The kingdom’s bad neighbor policy
doesn’t really help either.
After an opening scene, which is
truly horrific, Hrogarth puts out the call for a hero. Beowulf and his men answer.
Beowulf (Ray Winstone) slays Grendel, only to incur the wrath of his mother, a
demon played by a sultry and very naked, yes she’s naked with nips, Angelina
Jolie.
Unable to kill the demon, Beowulf
makes a deal with her…one that will come back to haunt him later in life. And
this is where the real legend begins.
Watching Beowulf, I couldn’t help
thinking that this was somehow a metaphor for the mess President Bush has
created in Iraq. Beowulf and his men land on the Scandinavian shores, proclaiming,
“I am Beowulf and I am hear to kill your monster.” Through his following lies and deceits he creates an
absolute mess. His pride and too many secrets blind him to the reality of his
situation.
This is a film that is about
fighting demons – both outer in the form of naked Angelina Jolie and a dragon,
as well as your inner demons – lust, pride and deceit. The film is also ripe
with Oedipus themes.
While I thoroughly enjoyed Winstone’s
performance, I felt Robin Wright Penn’s Wealthow was pretty underused -
although I did like her display of disdain for Hopkins’ drunken, loud and lusty
king in the beginning. Now on the other hand, the best story arc of the film
belongs to John Malkovich’s Unferth. It’s fascinating to watch him grow from a
believer in nothing to a believer in Winstone’s Beowulf, and finally switch to
the ultimate believer in Christ. His belief gets challenged, but never
shattered.
Visually and story wise this is
the best-animated feature of the year. The Oscars will have a tough choice between
this, Ratatouille and Bee Movie. Possibly the Simpsons. Yes, sometimes the
characters look a tad waxy and their movements are sometimes jerky, but all is
forgiven during the action sequences – especially the climax. Robert Zemeckis has moved this type of
animation several rungs up from 2004’s Polar Express. Alan Silvestri’s score is
also worth noting.
Also in the film compendium of man
versus dragons, the climatic fight between Beowulf and the demon’s dragon will
be hard to beat for sometime. It is jaw-dropping, edge-of-the-seat spectacular.

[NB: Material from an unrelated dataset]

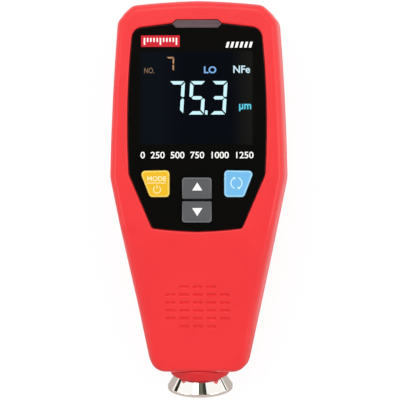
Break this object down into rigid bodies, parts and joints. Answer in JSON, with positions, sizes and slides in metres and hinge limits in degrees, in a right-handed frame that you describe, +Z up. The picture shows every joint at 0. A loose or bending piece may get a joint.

So while not as emotionally deep
as say, Lord of the Rings, Beowulf is a welcome visual feast. And thankfully
the visuals never overtake the story. In fact, the story pretty much overtakes
the visuals.
I can’t wait to go back and see it
in Imax 3-D. Pardon me while I dream a bit of Angelina Jolie naked in 3-D…on
Imax. Oh for the women and my gay friends, Ray Winstone is also naked…a
lot…especially during an intense, sometimes funny showdown with Grendel. For the
truly brave ones, we also see Anthony Hopkins’ naked butt. I think I just threw
up in my mouth.
If Beowulf is as successful as I
think it will be, look for other 10th grade snorefests, such as Sir
Gawain and The Green Knight and The Canterbury Tales, to be turned into
sprawling features.
FOUR BALL
POINT PENS.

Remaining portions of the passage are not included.